In my ministry career I have been exposed to these three levels of measurement. Some I have used for my benefit when they showed my work in a good light and have used them in my defense when they didn’t. Keeping score is always a temptation. It is Satan’s trick to keep the unimportant things at the top and the important things in the shadows. However, having a good dashboard can bring light to lies on the other side too.
I was working at a church in transition (same work as mentioned before) and there was a “feeling” that in the past few years (I had been there 5 at the time) the number of students had went from 350 to 250. I was being questioned as to why we had lost so many students. I was curious myself why this was happening, because I had said throughout my career at this point, “Numbers aren’t the thing, but they do tell a story,” and I wanted to know what was this story. I dug into some numbers and rosters. What I realized in this situation was that when I started there, there were only around 280 students and presently there were 275. Somewhere someone decided to round up to 300 with just their words (it was easier to say 300 than 275) and the “feeling” was that there were actually 350 (as if a minister of any kind would have a lower count than the actual, ha!) Also recently with some leaving our congregation and another congregation in town (same denomination) seemingly growing (also another false feeling) the “feeling” was that we were down to 250. After looking at who was on the roster and actually participating in Bible class, devotionals, camps, mission trips, retreats, and service projects the hard numbers, the dashboard, told a different story, one that was truer. While this fact-finding and dashboard ended the concern, almost worry, about our “declining” youth ministry, it wasn’t proof to me or my co-worker that all initiatives were being met. Honestly, some of those initiatives could not be measured.
Kids returning to the same event every time we offered it or watching their enthusiasm for worship, class, or an event was enough measurement for us to feel confident in some of the programs we were offering.

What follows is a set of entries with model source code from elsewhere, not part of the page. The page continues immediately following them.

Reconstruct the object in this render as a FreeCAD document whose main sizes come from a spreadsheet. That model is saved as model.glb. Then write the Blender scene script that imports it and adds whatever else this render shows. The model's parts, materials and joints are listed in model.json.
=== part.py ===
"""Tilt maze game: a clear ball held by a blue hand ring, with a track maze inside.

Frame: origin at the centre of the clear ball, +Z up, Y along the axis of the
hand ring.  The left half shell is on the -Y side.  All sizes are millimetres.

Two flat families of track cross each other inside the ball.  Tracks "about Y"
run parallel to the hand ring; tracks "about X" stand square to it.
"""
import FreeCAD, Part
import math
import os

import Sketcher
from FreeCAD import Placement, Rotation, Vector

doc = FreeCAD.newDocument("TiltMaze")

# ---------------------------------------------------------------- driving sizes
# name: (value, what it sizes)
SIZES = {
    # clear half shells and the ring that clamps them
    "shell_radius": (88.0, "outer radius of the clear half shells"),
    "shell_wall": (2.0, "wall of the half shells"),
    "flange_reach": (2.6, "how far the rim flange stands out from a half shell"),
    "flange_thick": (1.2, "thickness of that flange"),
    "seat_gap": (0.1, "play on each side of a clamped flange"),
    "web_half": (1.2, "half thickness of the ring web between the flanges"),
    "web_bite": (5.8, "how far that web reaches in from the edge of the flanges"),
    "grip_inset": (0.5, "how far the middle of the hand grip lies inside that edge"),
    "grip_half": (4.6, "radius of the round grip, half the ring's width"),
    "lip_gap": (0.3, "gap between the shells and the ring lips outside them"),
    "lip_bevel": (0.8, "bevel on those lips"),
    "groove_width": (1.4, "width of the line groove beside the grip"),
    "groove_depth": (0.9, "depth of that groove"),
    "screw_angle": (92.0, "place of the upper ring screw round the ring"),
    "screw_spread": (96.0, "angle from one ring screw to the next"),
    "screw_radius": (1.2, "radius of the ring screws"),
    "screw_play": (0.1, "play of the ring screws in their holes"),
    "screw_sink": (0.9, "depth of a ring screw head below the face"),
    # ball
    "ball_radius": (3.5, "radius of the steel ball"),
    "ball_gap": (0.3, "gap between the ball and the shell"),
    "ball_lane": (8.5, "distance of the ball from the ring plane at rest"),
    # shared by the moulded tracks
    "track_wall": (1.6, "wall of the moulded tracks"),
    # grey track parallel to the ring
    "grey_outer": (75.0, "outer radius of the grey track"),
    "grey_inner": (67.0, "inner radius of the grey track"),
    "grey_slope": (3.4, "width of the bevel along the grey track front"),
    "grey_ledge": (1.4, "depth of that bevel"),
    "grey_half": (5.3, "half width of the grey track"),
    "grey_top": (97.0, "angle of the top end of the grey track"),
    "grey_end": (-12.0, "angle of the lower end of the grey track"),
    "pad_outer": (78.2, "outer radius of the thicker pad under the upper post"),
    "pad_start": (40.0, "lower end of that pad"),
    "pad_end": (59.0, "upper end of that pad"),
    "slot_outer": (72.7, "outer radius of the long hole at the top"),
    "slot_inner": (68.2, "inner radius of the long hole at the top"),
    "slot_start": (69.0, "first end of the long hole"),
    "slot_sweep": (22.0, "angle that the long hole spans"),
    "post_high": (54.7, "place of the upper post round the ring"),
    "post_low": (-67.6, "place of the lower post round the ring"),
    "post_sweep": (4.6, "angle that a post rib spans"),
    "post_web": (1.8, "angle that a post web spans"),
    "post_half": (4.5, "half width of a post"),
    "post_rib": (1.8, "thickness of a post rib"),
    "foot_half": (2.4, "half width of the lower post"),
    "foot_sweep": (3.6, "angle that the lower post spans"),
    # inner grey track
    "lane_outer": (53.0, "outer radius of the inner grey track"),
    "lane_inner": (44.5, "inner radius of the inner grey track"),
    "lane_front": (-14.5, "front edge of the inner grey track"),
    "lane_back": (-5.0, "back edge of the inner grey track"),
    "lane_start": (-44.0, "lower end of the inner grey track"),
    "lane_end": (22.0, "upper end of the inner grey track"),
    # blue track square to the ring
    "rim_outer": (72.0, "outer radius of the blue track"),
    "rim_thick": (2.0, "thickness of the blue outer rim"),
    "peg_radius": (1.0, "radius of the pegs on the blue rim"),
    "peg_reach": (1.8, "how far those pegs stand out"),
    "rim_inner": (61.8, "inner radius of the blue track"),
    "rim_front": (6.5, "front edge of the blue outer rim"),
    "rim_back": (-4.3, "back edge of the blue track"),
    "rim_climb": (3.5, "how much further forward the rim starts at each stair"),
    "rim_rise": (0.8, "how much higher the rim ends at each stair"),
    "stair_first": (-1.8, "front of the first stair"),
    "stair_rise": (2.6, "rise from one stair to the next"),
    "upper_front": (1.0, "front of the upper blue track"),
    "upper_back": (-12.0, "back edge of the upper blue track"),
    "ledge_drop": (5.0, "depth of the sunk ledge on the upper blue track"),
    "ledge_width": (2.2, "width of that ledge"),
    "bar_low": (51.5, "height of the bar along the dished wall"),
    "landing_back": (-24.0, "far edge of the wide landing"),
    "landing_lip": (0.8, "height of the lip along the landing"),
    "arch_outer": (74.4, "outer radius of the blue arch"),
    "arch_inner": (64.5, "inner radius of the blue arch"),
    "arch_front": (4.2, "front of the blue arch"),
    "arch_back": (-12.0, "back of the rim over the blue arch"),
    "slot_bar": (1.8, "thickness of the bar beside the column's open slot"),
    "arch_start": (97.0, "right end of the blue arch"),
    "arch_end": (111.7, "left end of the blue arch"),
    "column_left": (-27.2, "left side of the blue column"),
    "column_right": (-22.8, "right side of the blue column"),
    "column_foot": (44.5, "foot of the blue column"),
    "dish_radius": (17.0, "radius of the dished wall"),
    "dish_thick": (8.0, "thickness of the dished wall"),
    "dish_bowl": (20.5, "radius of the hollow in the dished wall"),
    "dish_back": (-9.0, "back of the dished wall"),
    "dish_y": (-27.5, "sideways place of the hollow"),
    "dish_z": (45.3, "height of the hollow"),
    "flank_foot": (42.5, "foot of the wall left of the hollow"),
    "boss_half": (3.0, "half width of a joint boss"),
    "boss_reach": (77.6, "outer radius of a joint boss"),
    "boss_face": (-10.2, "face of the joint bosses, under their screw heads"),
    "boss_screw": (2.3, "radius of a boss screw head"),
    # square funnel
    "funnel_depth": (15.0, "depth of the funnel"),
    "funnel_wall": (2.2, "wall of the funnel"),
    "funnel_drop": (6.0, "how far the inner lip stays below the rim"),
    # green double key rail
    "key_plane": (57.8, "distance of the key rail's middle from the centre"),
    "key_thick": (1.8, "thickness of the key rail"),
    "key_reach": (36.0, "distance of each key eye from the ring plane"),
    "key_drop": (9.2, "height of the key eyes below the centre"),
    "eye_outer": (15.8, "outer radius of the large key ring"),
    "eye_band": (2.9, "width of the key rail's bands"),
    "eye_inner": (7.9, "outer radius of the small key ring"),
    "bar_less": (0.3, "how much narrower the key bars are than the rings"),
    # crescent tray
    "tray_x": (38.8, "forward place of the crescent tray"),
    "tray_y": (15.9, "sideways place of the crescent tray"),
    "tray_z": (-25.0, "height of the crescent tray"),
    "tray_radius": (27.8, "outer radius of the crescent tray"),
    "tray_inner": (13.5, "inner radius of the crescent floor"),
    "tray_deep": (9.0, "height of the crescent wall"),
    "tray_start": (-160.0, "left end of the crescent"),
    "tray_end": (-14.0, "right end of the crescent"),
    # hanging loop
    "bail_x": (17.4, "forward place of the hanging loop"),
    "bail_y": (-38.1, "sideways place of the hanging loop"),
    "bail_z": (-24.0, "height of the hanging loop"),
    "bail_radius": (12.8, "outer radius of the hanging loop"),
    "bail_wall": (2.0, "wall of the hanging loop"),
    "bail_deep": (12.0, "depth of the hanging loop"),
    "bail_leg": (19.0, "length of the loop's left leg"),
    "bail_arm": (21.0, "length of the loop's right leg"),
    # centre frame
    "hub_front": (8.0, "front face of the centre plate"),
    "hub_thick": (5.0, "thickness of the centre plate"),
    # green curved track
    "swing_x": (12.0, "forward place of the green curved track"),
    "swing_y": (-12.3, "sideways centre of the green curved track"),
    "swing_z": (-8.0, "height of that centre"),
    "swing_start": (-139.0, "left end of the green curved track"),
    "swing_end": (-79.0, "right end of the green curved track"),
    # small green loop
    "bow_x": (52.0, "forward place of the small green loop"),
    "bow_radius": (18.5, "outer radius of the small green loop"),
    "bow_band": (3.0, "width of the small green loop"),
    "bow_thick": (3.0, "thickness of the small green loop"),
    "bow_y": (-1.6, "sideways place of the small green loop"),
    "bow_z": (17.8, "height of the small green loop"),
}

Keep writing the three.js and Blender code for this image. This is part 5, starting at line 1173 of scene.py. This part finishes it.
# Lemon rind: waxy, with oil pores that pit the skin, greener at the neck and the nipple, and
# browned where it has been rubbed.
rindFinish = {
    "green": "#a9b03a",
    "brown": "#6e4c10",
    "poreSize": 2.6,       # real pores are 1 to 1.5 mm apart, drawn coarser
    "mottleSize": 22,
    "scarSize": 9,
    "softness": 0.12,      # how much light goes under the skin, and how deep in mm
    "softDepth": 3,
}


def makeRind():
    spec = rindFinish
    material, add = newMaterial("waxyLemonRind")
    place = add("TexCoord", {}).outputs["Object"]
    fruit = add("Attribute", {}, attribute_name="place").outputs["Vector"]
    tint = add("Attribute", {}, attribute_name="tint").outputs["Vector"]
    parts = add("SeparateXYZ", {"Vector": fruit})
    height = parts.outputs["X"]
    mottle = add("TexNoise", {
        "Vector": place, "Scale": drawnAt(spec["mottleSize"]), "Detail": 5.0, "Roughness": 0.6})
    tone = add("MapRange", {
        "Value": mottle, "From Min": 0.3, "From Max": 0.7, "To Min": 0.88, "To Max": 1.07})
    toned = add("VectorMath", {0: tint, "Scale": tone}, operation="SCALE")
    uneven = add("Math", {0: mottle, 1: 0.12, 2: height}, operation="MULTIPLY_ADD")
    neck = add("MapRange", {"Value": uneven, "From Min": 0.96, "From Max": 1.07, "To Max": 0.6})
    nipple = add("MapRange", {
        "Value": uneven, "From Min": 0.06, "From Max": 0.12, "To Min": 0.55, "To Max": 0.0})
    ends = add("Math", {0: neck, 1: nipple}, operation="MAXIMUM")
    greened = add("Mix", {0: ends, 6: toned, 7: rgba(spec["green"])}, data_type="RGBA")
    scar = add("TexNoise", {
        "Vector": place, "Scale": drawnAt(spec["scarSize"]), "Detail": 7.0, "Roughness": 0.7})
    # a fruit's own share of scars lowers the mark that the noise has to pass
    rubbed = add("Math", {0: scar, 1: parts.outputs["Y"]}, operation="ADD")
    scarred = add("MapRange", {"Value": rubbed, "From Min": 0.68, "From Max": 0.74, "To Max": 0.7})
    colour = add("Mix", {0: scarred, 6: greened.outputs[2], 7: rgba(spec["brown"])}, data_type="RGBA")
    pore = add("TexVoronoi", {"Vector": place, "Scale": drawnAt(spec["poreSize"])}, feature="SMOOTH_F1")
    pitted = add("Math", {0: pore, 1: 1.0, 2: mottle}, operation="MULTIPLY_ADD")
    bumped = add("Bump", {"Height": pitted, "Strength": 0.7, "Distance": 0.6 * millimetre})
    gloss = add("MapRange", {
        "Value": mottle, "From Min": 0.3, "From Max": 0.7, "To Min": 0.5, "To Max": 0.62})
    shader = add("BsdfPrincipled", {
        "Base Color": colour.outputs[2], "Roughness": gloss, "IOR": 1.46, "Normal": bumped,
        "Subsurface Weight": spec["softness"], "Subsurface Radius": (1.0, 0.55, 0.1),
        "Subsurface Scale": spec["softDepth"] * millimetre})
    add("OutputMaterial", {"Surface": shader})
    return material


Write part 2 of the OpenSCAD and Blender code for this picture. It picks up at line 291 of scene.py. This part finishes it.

Those things that were immeasurable at the moment became clearer as students graduated and lived on their own. You could say that those who became ministers, missionaries, stayed in church, married, had children, became church leaders meant our initiatives were met. However, that would also mean that those who, following high school or college, were imprisoned, addicted to drugs, divorced, atheists, or who simply quit attending church were a failure of ours. That’s really impossible to say either of these things, since there are too many factors beyond the ministry that could affect these paths. Not to mention that even though students may end up on one of these paths following school, they could easily end up on a different path later. It is immeasurable to us and in my opinion it should stay that way.